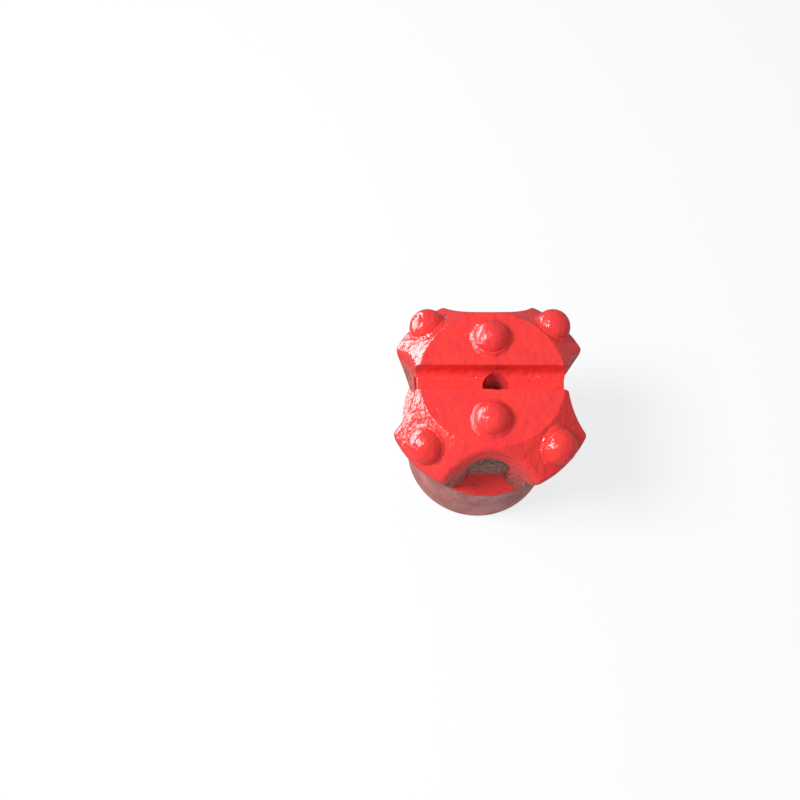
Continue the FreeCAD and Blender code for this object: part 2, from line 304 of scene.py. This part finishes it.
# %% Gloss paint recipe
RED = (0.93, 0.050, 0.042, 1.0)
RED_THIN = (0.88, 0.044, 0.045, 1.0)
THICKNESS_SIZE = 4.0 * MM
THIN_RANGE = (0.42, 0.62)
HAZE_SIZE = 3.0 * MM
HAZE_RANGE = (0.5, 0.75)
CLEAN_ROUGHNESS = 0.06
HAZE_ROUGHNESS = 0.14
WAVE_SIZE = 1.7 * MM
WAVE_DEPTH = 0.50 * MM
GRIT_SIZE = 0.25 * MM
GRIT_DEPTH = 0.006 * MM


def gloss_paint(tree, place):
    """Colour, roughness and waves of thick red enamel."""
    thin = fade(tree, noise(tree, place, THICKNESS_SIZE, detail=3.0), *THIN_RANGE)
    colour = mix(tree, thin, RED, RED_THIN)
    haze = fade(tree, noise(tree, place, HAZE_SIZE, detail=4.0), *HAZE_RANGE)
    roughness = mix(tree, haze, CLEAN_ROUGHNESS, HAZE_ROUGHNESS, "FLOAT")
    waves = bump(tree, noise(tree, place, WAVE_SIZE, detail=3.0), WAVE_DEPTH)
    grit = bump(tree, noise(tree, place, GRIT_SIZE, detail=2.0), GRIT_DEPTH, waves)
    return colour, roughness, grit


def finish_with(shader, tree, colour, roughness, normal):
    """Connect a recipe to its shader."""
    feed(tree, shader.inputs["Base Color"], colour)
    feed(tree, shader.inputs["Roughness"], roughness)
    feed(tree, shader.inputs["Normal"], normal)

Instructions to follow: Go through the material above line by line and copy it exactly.

Exercise result:
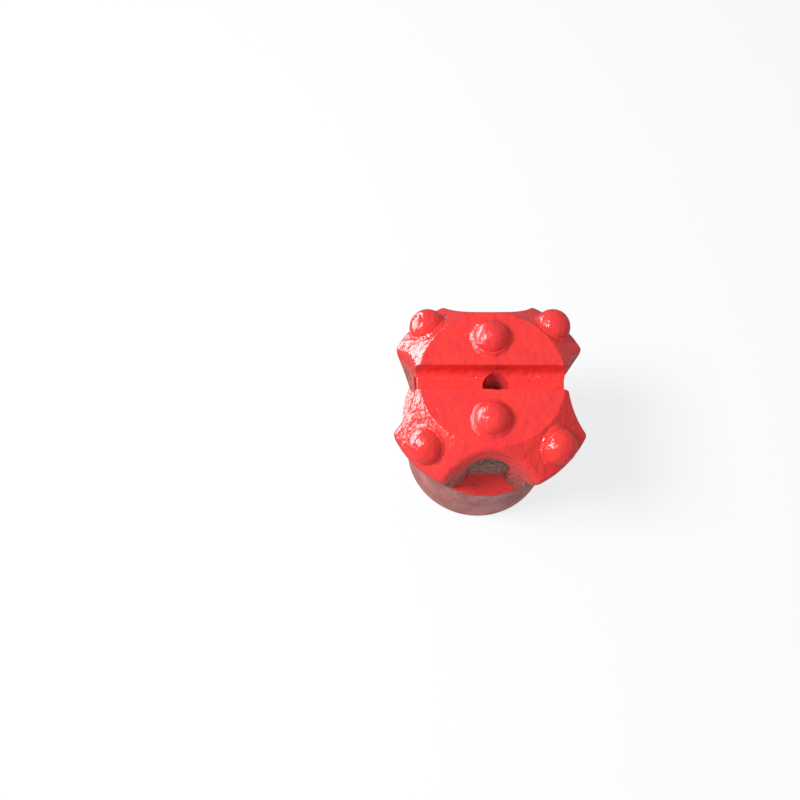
Continue the FreeCAD and Blender code for this object: part 2, from line 304 of scene.py. This part finishes it.
# %% Gloss paint recipe
RED = (0.93, 0.050, 0.042, 1.0)
RED_THIN = (0.88, 0.044, 0.045, 1.0)
THICKNESS_SIZE = 4.0 * MM
THIN_RANGE = (0.42, 0.62)
HAZE_SIZE = 3.0 * MM
HAZE_RANGE = (0.5, 0.75)
CLEAN_ROUGHNESS = 0.06
HAZE_ROUGHNESS = 0.14
WAVE_SIZE = 1.7 * MM
WAVE_DEPTH = 0.50 * MM
GRIT_SIZE = 0.25 * MM
GRIT_DEPTH = 0.006 * MM


def gloss_paint(tree, place):
    """Colour, roughness and waves of thick red enamel."""
    thin = fade(tree, noise(tree, place, THICKNESS_SIZE, detail=3.0), *THIN_RANGE)
    colour = mix(tree, thin, RED, RED_THIN)
    haze = fade(tree, noise(tree, place, HAZE_SIZE, detail=4.0), *HAZE_RANGE)
    roughness = mix(tree, haze, CLEAN_ROUGHNESS, HAZE_ROUGHNESS, "FLOAT")
    waves = bump(tree, noise(tree, place, WAVE_SIZE, detail=3.0), WAVE_DEPTH)
    grit = bump(tree, noise(tree, place, GRIT_SIZE, detail=2.0), GRIT_DEPTH, waves)
    return colour, roughness, grit


def finish_with(shader, tree, colour, roughness, normal):
    """Connect a recipe to its shader."""
    feed(tree, shader.inputs["Base Color"], colour)
    feed(tree, shader.inputs["Roughness"], roughness)
    feed(tree, shader.inputs["Normal"], normal)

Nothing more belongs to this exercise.